Leighton Allen

Personal information
- Full name: Leighton Gary Allen
- Date of birth: 22 November 1973 (age 51)
- Place of birth: Brighton, England
- Height: 6 ft 0 in (1.83 m)
- Position(s): Forward

Youth career
- Wimbledon

Senior career*
- Years: Team / Apps / (Gls)
- 1992–1994: Wimbledon / 0 / (0)
- 1994: Gillingham / 0 / (0)
- 1994: Colchester United / 2 / (0)
- Ringmer
- Saltdean United
- Lewes
- Crawley Town
- Worthing
- Peacehaven & Telscombe
- Total:  / 2 / (0)

= Leighton Allen =

English footballer

Leighton Gary Allen (born 22 November 1973) is an English former footballer who played as a forward in the Football League for Colchester United. He was also on the books at Premier League club Wimbledon, but failed to make a first-team appearance.

==Career==

Born in Brighton, Allen was on the books at Premier League club Wimbledon for four years where he broke Arsenal's Kevin Campbells goalscoring record of 81 goals in two years for their youth team and went on to sign a two year professional contract in 1992, he was released in the summer of 1994. Unable to break into the first team, he joined Gillingham for a short stint until he was signed by Colchester United manager George Burley.
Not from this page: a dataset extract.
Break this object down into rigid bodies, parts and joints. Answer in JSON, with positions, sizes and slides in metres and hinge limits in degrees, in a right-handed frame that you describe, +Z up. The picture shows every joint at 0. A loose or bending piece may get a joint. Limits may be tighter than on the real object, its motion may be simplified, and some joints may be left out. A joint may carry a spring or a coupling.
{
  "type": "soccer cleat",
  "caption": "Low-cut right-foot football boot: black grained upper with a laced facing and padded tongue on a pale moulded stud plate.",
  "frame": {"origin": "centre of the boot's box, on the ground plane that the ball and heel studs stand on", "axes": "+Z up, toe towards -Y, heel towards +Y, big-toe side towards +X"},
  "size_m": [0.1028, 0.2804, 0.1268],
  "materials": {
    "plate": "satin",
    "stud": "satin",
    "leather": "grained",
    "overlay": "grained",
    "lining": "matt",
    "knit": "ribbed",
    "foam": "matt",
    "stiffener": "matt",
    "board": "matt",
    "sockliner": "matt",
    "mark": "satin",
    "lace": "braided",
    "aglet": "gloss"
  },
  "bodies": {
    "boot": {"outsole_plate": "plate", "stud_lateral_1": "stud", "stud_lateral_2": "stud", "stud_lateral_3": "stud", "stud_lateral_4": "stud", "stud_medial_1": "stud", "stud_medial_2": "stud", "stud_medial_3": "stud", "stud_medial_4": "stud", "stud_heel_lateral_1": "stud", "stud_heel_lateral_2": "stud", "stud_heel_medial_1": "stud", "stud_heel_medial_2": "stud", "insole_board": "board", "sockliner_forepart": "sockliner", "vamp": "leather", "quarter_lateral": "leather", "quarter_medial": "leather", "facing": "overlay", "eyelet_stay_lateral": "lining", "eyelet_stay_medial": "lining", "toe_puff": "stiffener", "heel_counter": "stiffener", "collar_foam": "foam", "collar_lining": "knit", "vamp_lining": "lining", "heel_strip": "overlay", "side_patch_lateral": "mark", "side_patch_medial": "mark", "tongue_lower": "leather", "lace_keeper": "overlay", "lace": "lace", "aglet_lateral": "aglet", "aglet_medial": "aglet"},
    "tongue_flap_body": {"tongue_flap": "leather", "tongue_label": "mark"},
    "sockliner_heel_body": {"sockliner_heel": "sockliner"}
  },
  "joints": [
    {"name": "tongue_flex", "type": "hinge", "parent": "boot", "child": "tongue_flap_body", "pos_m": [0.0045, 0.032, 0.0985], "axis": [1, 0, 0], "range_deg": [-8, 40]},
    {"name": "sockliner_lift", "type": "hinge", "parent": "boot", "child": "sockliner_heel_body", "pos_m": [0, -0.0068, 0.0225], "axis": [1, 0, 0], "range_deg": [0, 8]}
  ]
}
Allen made just two Football League appearances for the club, the first as a replacement for Paul Abrahams in a 1–0 win against Hartlepool United at Layer Road on 10 September 1994, and in the second he came on for Chris Fry in a 3–2 away victory at Darlington on 24 September. Shortly after this, Allen was released from Colchester as Burley built up his squad.

Following his brief Football League stint, Allen returned to his south-coast roots to play for Ringmer, Saltdean United, Lewes, Crawley Town, Worthing and Peacehaven & Telscombe.